AI for Science

Feb. 22, 2024

One stereotype of “AI for Science” is to fit transformers on scientific datasets. But that’s not the only way AI could benefit science.

In Sea AI Lab we aim to

Rebuild density functional theory software with modern tools created in the AI community.

Why not blackbox fitting?

I provide a few reasons why the team at Sea AI Lab is currently not working in this direction.

Just like chemistry people are curious about AI, coming from machine learning background, we’re also curious about quantum chemistry, rebuilding DFT from the first principles is a great way to learn.
Lack of data.
- At the level of DFT, training blackbox requires data from more accurate sources. DFT studies the electronic structure, which means data from experimental measurements are limited. Anything more accurate than density functional theory would be prohibitively expensive to run at scale.
- At the level of molecular dynamics, the training data can come from DFT. However, DFT itself is an approximation, with many settings that needs to be done right for different systems.
Whitebox is always beneficial. The most prominent evidence is that the loss function in DFT calculation is made of kinetic, external, hartree and exchange-correlation energies. We usually keep this structure but only use blackbox models on the exchange-correlation functional.

What do we do?

Direct Optimization

At the core of density functional theory is an optimization problem that finds the lowest energy of a system. It is solvable via gradient descent like machine learning models. We enforce the orthogonality constraint in DFT via reparameterization, and implemented energy minimization as gradient descent.

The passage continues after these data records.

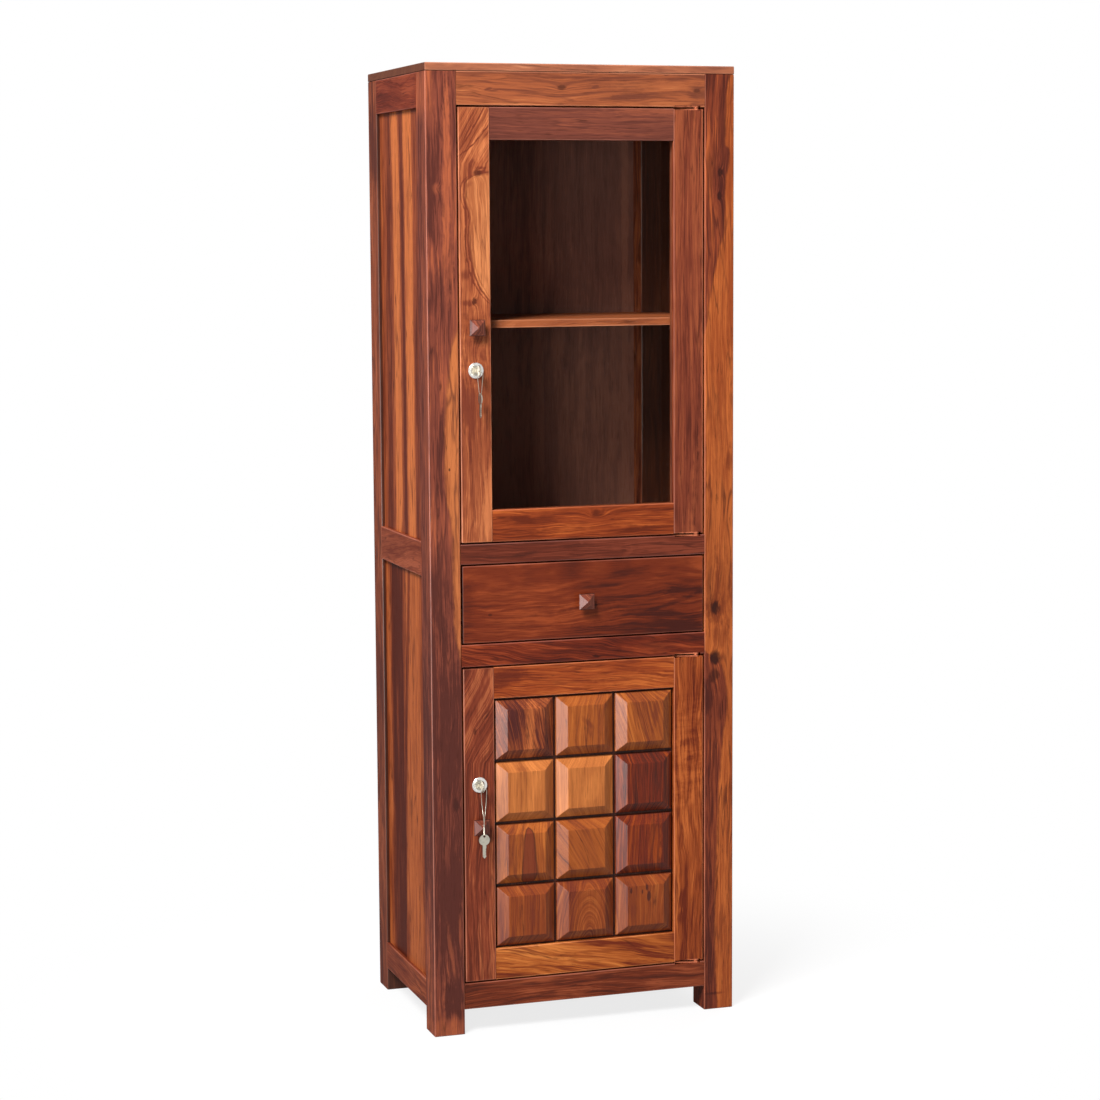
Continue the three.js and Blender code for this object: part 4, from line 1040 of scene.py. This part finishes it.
plum = ((72, 22, 15), (126, 56, 26), (183, 98, 50))
brown = ((116, 50, 22), (155, 78, 28), (185, 102, 42))
golden = ((150, 80, 36), (183, 105, 50), (214, 129, 65))
russet = ((70, 20, 4), (106, 32, 6), (145, 60, 12))
chestnut = ((100, 36, 17), (135, 60, 19), (166, 87, 36))
heart_tongue = [(-66, -5), (-58, 8), (-46, 14), (0, 12), (34, 9), (45, 5), (50, -1), (60, -9)]
block_figures = [
    [
        (
            plum,
            dict(
                pith=(90, 50),
                turn=0.22,
                patches=[(8, -2, 10, 60, 0.3, 0.8), (-22, 20, 20, 40, 0.2, -0.5)],
            ),
        ),
        (
            brown,
            dict(
                pith=(-90, 70),
                contrast=0.6,
                knots=[(6, 10, 4, 5, 1.5, 0.4)],
                patches=[(2, 6, 8, 14, -0.8, -0.5)],
            ),
        ),
        (brown, dict(pith=(90, 50), turn=0.25, ring=13, patches=[(24, 10, 8, 34, 0.4, -0.5)])),
    ],
    [
        (
            golden,
            dict(pith=(120, 90), contrast=0.8, ink=0.1, patches=[(-8, 44, 12, 5, 0, -0.6)]),
        ),
        (
            golden,
            dict(pith=(-120, 90), contrast=0.7, ink=0.1, patches=[(14, 0, 20, 40, 0.5, 0.3)]),
        ),
        (russet, dict(pith=(90, 50), ring=11, wander=24)),
    ],
    [
        (
            brown,
            dict(
                pith=(-90, 60),
                contrast=0.8,
                patches=[(-30, 0, 24, 60, 0, -0.3)],
                tongue=(5, heart_tongue),
            ),
        ),
        (brown, dict(pith=(90, 60), turn=0.5, ring=13, wander=30, contrast=0.6)),
        (russet, dict(pith=(-80, 50), ring=12, patches=[(20, 0, 14, 60, 0, 0.5)])),
    ],
    [
        (chestnut, dict(pith=(90, 70), ring=12, wander=30, contrast=0.7)),
        (chestnut, dict(pith=(-60, 20), wander=16, ring=11, swirl=5, arch=(5, -62, 0.36))),
        (
            chestnut,
            dict(
                pith=(90, 60),
                contrast=0.7,
                knots=[
                    (-30, 30, 3, 7, 1.0, 0.9),
                    (2, 36, 3, 8, 1.0, 0.9),
                    (7, 17, 5, 12, 1.0, 0.9),
                    (-7, 27, 2, 6, 1.0, 0.9),
                ],
            ),
        ),
    ],
]
for row, figures in enumerate(block_figures):
    for column, (palette, figure) in enumerate(figures):
        steps = np.array([column, block_counts[1] - 1 - row])
        corner = field_low + field_margin + (block_size + block_gap) * steps
        points, faces = block_surface(
            corner, corner + block_size, block_face, block_edge, block_back, block_bevel
        )
        name = f"block_{row + 1}_{column + 1}"
        seed = 50 + row * 7.3 + column * 3.1
        wood = rosewood(name, box_of(points), "z", palette, seed, shine=block_gloss, **figure)
        add_block_wood(name, points, faces, wood, block_ease)


def slab(low, high):
    """A plain board: the eight corners of a box, each a pick of its low and high sides."""
    x, y, z = np.meshgrid(*zip(low, high), indexing="ij")
    points = np.stack([x.ravel(), y.ravel(), z.ravel()], axis=1)
    faces = [[0, 1, 3, 2], [4, 6, 7, 5], [0, 4, 5, 1], [2, 3, 7, 6], [0, 2, 6, 4], [1, 5, 7, 3]]
    return points, faces


glue_gap = 0.1
backing_low, backing_high = corners("block_panel")
backing_low[1] = block_back + glue_gap
points, faces = slab(backing_low, backing_high)
backing_palette = ((38, 20, 14), (62, 30, 22), (88, 46, 32))
backing_wood = rosewood("block_backing", box_of(points), "z", backing_palette, 71.5)
add_block_wood("block_backing", points, faces, backing_wood, backing_ease)


# Drawer: a dark, plain front, dovetailed to sides of paler wood. Sides, back and the thin bottom
# in its grooves have no lacquer.

dress_board(
    "drawer_front",
    "x",
    ((62, 20, 11), (107, 40, 18), (146, 65, 32)),
    34.4,
    pith=(60, -90),
    ring=20,
    wander=80,
    swirl=14,
    contrast=0.8,
    ink=0.2,
    knots=[(-21, -188, 3, 5, 1.0, 0.6)],
    patches=[
        (8, 205, 14, 56, 0, -0.6),
        (-16, 176, 6, 76, 0.3, -0.5),
        (-60, 210, 12, 56, 0, -0.5),
        (-30, -20, 26, 110, 0, 0.3),
        (0, -240, 60, 26, 0, -0.3),
    ],
)
for board_name, grain, seed in (
    ("drawer_left_side", "y", 35.1),
    ("drawer_right_side", "y", 36.7),
    ("drawer_back", "x", 37.2),
    ("drawer_bottom", "x", 38.9),
):
    dress_board(
        board_name,
        grain,
        ((120, 76, 48), (168, 114, 74), (196, 144, 98)),
        seed,
        contrast=0.6,
        ink=0.15,
        shine=0.0,
        roughness=0.7,
    )


# Knobs: small pyramids of rosewood on a flared stem, with a dowel in the wood behind. Their
# lacquer is as glossy as that of the blocks.

for knob_name, seed in (
    ("upper_door_knob", 39.4),
    ("lower_door_knob", 40.3),
    ("drawer_knob", 41.8),
):
    dress_board(
        knob_name,
        "z",
        ((76, 32, 22), (118, 54, 37), (150, 80, 56)),
        seed,
        pith=(30, 30),
        ring=8,
        shine=block_gloss,
    )


# Pivot hinges: flat steel leaves let into the door and the rail, with a pin between them. They
# are bronzed nearly to the brown of the wood, and only their edges show in the gap.


def metal(name, colour, roughness, scratch, grime):
    """Plated or bare metal. Short noise varies the roughness, and slow noise adds dull spots."""
    finish = Finish(name)
    place = finish.place()
    fine = finish.noise(place["x"] * 0.9, place["y"] * 0.9, place["z"] * 0.9, 3.0, 0.6)
    slow = finish.noise(place["x"] * 0.12, place["y"] * 0.12, place["z"] * 0.12, 2.0, 0.5)
    dull = slow.rise(-0.05, 0.25) * grime
    bright = tone(*colour)
    tarnished = finish.mix(dull, bright, tuple(part * 0.45 for part in bright))
    finish.feed(finish.shader.inputs["Base Color"], tarnished)
    finish.shader.inputs["Metallic"].default_value = 1.0
    finish.feed(
        finish.shader.inputs["Roughness"], fine * scratch + dull * 0.2 + (roughness + scratch / 2)
    )
    finish.relief(fine, 0.00005, 0.3)
    return finish.material


hinge_steel = metal("hinge_steel", (168, 98, 70), 0.5, 0.2, 0.6)
for door in ("upper", "lower"):
    for end in ("top", "bottom"):
        dress(f"{door}_door_{end}_pivot_pin_leaf", hinge_steel)
        dress(f"{door}_door_{end}_pivot_door_leaf", hinge_steel)


# Locks and keys: a chrome flange with the plug in it, a key left in each lock, and the spare
# on a loop of thin wire.

lock_chrome = metal("lock_chrome", (222, 220, 216), 0.2, 0.12, 0.3)
key_nickel = metal("key_nickel", (178, 172, 158), 0.26, 0.16, 0.6)
for door in ("upper", "lower"):
    dress(f"{door}_lock_body", lock_chrome)
    dress(f"{door}_lock_plug", key_nickel)
    dress(f"{door}_spare_key", key_nickel)


# Where it stands: a plain pale floor that runs into a white room, three large soft lamps, a card
# that only gloss shows, and a camera at standing height, a little to the left.


def floor_surface(half):
    """A flat square: x and y are each minus or plus half, and z is 0."""
    points = np.array([[-half, -half, 0], [half, -half, 0], [half, half, 0], [-half, half, 0]])
    return points, [[0, 1, 2, 3]]


def seen_plainly(finish):
    """1 for the camera and for what gloss and glass show, 0 for light that falls on things."""
    rays = finish.node("ShaderNodeLightPath", {}, {})
    camera_ray, glossy_ray, through_ray = (
        Value(finish, rays.outputs[kind])
        for kind in ("Is Camera Ray", "Is Glossy Ray", "Is Transmission Ray")
    )
    return camera_ray.most(glossy_ray).most(through_ray)


def pale_floor():
    """A white floor that is lit and takes a faint shadow, and that glows enough where it is
    seen to run into the white room, close to the piece a little less than further out."""
    finish = Finish("pale_floor")
    spot = finish.place()
    seen = seen_plainly(finish)
    speck = finish.noise(spot["x"] * 0.002, spot["y"] * 0.002, 0.0)
    grey = speck * 0.02 + seen * 0.8 + 0.2
    part = finish.node("ShaderNodeCombineColor", {}, {"Red": grey, "Green": grey, "Blue": grey})
    colour = finish.mix(1.0, (0.9, 0.9, 0.9), part.outputs[0], "MULTIPLY")
    finish.feed(finish.shader.inputs["Base Color"], colour)
    finish.shader.inputs["Roughness"].default_value = 0.9
    finish.shader.inputs["Specular IOR Level"].default_value = 0.0
    away = ((spot["x"] ** 2 + spot["y"] ** 2) ** 0.5).rise(250, 1100)
    white = finish.node("ShaderNodeEmission", {}, {"Color": (1.0, 1.0, 1.0), "Strength": 1.0})
    blend = finish.node(
        "ShaderNodeMixShader",
        {},
        {0: (away * 0.2 + 0.8) * seen, 1: finish.shader.outputs[0], 2: white.outputs[0]},
    )
    finish.feed(finish.tree.nodes["Material Output"].inputs["Surface"], blend.outputs[0])
    return finish.material


floor_half = 40000.0
points, faces = floor_surface(floor_half)
add_mesh("floor", points, faces, pale_floor())


class Room(Finish):
    """The world's light, fed in the same way as a finish."""

    def __init__(self, name):
        self.world = bpy.data.worlds.new(name)
        self.world.use_nodes = True
        self.tree = self.world.node_tree
        self.light = self.tree.nodes["Background"]


scene = bpy.context.scene
room = Room("white_room")
room_light = 0.11
room.feed(room.light.inputs["Color"], (1.0, 1.0, 1.0))
room.feed(room.light.inputs["Strength"], seen_plainly(room) * (1.0 - room_light) + room_light)
scene.world = room.world


def add_lamp(name, place, target, size, watts, lights=True):
    """A soft rectangular lamp, unseen by the camera. Without lights, only gloss shows it."""
    light = bpy.data.lights.new(name, "AREA")
    light.shape = "RECTANGLE"
    light.size, light.size_y = size
    light.energy = watts
    lamp = bpy.data.objects.new(name, light)
    scene.collection.objects.link(lamp)
    lamp.location = place
    lamp.rotation_euler = (Vector(target) - Vector(place)).to_track_quat("-Z", "Y").to_euler()
    lamp.visible_camera = False
    lamp.visible_diffuse = lights


add_lamp("front_left_lamp", (-3.1, -4.6, 1.0), (0, -0.18, 0.8), (1.1, 2.0), 76)
add_lamp("high_left_lamp", (-3.2, -3.2, 5.0), (0, -0.18, 0.9), (2.2, 2.2), 588)
add_lamp("left_card", (-2.1, -2.6, 0.5), (0, -0.18, 0.5), (1.4, 1.0), 105, lights=False)
add_lamp("back_lamp", (3.6, 3.9, 2.8), (0, 0, 0.9), (2.6, 2.6), 230)

camera_place = (-1.678317, -5.008711, 1.521376)
yaw, pitch, roll = 0.322, 0.117, -0.006
reach = math.cos(pitch)
forward = Vector((math.sin(yaw) * reach, math.cos(yaw) * reach, -math.sin(pitch)))
level_right = Vector((math.cos(yaw), -math.sin(yaw), 0))
level_up = level_right.cross(forward)
right = level_right * math.cos(roll) + level_up * math.sin(roll)
up = level_up * math.cos(roll) - level_right * math.sin(roll)
camera_data = bpy.data.cameras.new("camera")
camera_data.sensor_fit = "HORIZONTAL"
camera_data.sensor_width = 36.0
camera_data.lens = 88.679
camera_data.clip_end = 100.0
camera = bpy.data.objects.new("camera", camera_data)
scene.collection.objects.link(camera)
turned = Matrix((right, up, -forward)).transposed().to_4x4()
camera.matrix_world = Matrix.Translation(camera_place) @ turned
scene.camera = camera

scene.view_settings.view_transform = "Standard"
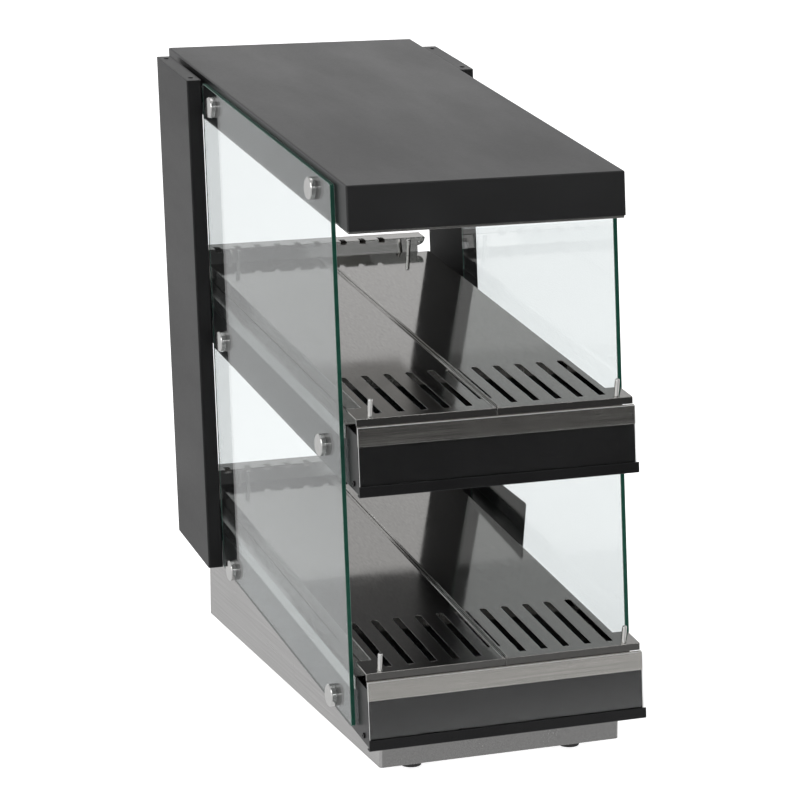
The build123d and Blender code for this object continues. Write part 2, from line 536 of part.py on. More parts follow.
frames, rockers = [], {}
for key, (x, z) in (("main", MAIN), ("light", LIGHT)):
    fr = cube(x - 11.2, x + 11.2, Y + 1.6, Y + 3.6, z - 15.5, z + 15.5)
    fr = soften(fr, 1.0, lambda e: along(e, (0, 1, 0)))
    fr += cube(x - 9.4, x + 9.4, Y - 22, Y + 1.8, z - 13.9, z + 13.9)
    fr -= cube(x - 7.6, x + 7.6, Y - 9, Y + 6, z - 12.2, z + 12.2)
    for sx in (-1, 1):
        fr += cube(x + sx * 4.0 - 0.4, x + sx * 4.0 + 0.4, Y - 29, Y - 21.9, z - 7, z - 3)
        fr += cube(x + sx * 4.0 - 0.4, x + sx * 4.0 + 0.4, Y - 29, Y - 21.9, z + 3, z + 7)
    # trunnions the rocker turns on
    fr -= Plane(origin=(x - 8.6, Y - 1.0, z), z_dir=(1, 0, 0)) * Cylinder(1.35, 17.2, align=(Align.CENTER, Align.CENTER, Align.MIN))
    frames.append(fr)
    pv = Vector(x, Y - 1.0, z)
    prof = [(7.2, -10.4), (4.6, 0.0), (7.2, 10.4), (-3.0, 7.4), (-4.5, 0.0), (-3.0, -7.4)]
    pts = [Vector(x - 7.3, pv.Y + py, pv.Z + pz) for py, pz in prof]
    rk = extrude(Face(Wire.make_polygon(pts, close=True)), amount=14.6, dir=(1, 0, 0))
    rk = soften(rk, 0.6, lambda e: e.center().Y > Y + 2)
    rk += Plane(origin=(x - 8.4, Y - 1.0, z), z_dir=(1, 0, 0)) * Cylinder(1.3, 16.8, align=(Align.CENTER, Align.CENTER, Align.MIN))
    tilt = Rotation(0, 0, 0)
    rk = Pos(pv.X, pv.Y, pv.Z) * Rot(11, 0, 0) * Pos(-pv.X, -pv.Y, -pv.Z) * rk
    rockers[key] = rk
save("switch_frames", group(frames))
save("main_switch_rocker", rockers["main"])
save("light_switch_rocker", rockers["light"])

bodies = []
for key, (x, z) in KNOBS.items():
    tb = cube(x - 18, x + 18, Y - 34, Y - 1.8, z - 18, z + 18)
    tb = soften(tb, 2.0, lambda e: along(e, (0, 1, 0)))
    tb += yrod(x, Y - 2, z, 3.5, 2.9)
    tb -= yrod(x, Y - 8, z, 2.55, 20)
    bodies.append(tb)
    k = yrod(x, Y + 2.2, z, 14.5, 14.0)
    rim = [e for e in k.edges() if e.geom_type == GeomType.CIRCLE and e.center().Y > Y + 10]
    k = fillet(rim, 1.6)
    k += yrod(x, Y + 1.9, z, 16.4, 3.0)
    for i in range(18):
        ang = math.radians(20 * i + 10)
        k -= yrod(x + 15.3 * math.cos(ang), Y + 5.2, z + 15.3 * math.sin(ang), 1.3, 14)
    k += cube(x - 1.0, x + 1.0, Y + 4.8, Y + 16.6, z + 6.0, z + 13.2)
    k += yrod(x, Y - 7.5, z, 2.5, 12)
    # pointer starts at the lowest setting
    k = Pos(x, Y, z) * Rot(0, 135, 0) * Pos(-x, -Y, -z) * k
    save(f"knob_{key}", k)
save("thermostat_bodies", group(bodies))

lamps = []
for x, z in LAMPS:
    l = yrod(x, Y - 16, z, 3.9, 18) + yrod(x, Y + 1.6, z, 5.6, 1.4)
    dome = Plane(origin=(x, Y + 3.0, z), z_dir=(0, 1, 0)) * Cylinder(4.4, 2.2, align=(Align.CENTER, Align.CENTER, Align.MIN))
    rim = [e for e in dome.edges() if e.geom_type == GeomType.CIRCLE and e.center().Y > Y + 4]
    l += fillet(rim, 1.6)
    lamps.append(l)
save("pilot_lamps", group(lamps))

ix, iz = INLET
inlet = cube(ix - 16.5, ix + 16.5, Y + 1.6, Y + 4.6, iz - 13.0, iz + 13.0)
inlet = soften(inlet, 2.5, lambda e: along(e, (0, 1, 0)))
inlet += cube(ix - 13.4, ix + 13.4, Y - 20, Y + 1.8, iz - 9.9, iz + 9.9)
cav = [(-11.8, -8.0), (11.8, -8.0), (11.8, 3.6), (7.6, 8.0), (-7.6, 8.0), (-11.8, 3.6)]
cavity = extrude(Face(Wire.make_polygon([Vector(ix + u, Y - 12, iz + w) for u, w in cav], close=True)), amount=20, dir=(0, 1, 0))
inlet -= cavity
ipins = []
for u, w in ((-7.0, -1.6), (0.0, 2.4), (7.0, -1.6)):
    inlet -= cube(ix + u - 1.05, ix + u + 1.05, Y - 24, Y, iz + w - 2.05, iz + w + 2.05)
    ipins.append(cube(ix + u - 1.0, ix + u + 1.0, Y - 27, Y + 1.0, iz + w - 2.0, iz + w + 2.0))
save("power_inlet", inlet)
save("inlet_pins", group(ipins))

tb = cube(-70, 30, 190, 210, BASE_Z0 + 1.3, BASE_Z0 + 4)
for i in range(8):
    x = -64 + 12 * i
    blk = cube(x - 5.2, x + 5.2, 188, 212, BASE_Z0 + 3.9, BASE_Z0 + 18)
    blk -= Pos(x, 200, BASE_Z0 + 18) * Cylinder(2.4, 8)
    tb += blk
tb += cube(-69, 25, 196, 204, BASE_Z0 + 3.9, BASE_Z0 + 10)
save("terminal_block", tb)
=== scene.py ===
import math
import bpy
from mathutils import Matrix, Vector


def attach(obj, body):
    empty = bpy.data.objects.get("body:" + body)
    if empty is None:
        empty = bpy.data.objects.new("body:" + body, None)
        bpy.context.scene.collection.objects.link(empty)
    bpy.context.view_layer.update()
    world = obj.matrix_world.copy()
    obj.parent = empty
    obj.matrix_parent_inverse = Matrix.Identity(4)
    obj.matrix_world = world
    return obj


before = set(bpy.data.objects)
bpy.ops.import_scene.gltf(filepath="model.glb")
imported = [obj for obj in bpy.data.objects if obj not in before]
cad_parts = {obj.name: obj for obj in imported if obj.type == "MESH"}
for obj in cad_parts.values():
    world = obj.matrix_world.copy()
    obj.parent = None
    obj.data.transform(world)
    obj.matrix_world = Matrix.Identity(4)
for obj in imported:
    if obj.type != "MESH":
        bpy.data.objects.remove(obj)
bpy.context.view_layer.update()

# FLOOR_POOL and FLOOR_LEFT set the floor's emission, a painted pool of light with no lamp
FLOOR_POOL, FLOOR_LEFT = 0.44, 0.38    # extra light on the floor behind and to the left
ROOM_LOW = 0.72                        # room below the horizon, sides and rear
FRONT_LOW, FRONT_MID = 0.42, 0.055     # customer side below and at the horizon
SLOPE = math.radians(7.155)
LEAN = math.radians(6.142)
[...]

Direct minimization also brings new opportunities. The SCF optimization solves an eigenvalue problem which only works for linear coefficients, while direct optimization enable us to use more complex ansatz (described below). Stochastic gradient is also a very attractive point, where we can replace the integral/summation in DFT with randomized version to save overall computation.

Automatic differentiation (AD)

Beyond the groundstate energy calculation, various properties of materials are related to the derivatives of the energy. For example, forces are first order derivatives with respect to the atom coordinates. Phonon spectrums are computed from second order derivatives etc. Without AD, the formula of these properties need to be derived by hand and implemented separately. In machine learning, we need to program our own backpropagation algorithm not long ago, but today it is totally reformed by AD tools. We expect AD tools would help transform scientific computing in a similar way.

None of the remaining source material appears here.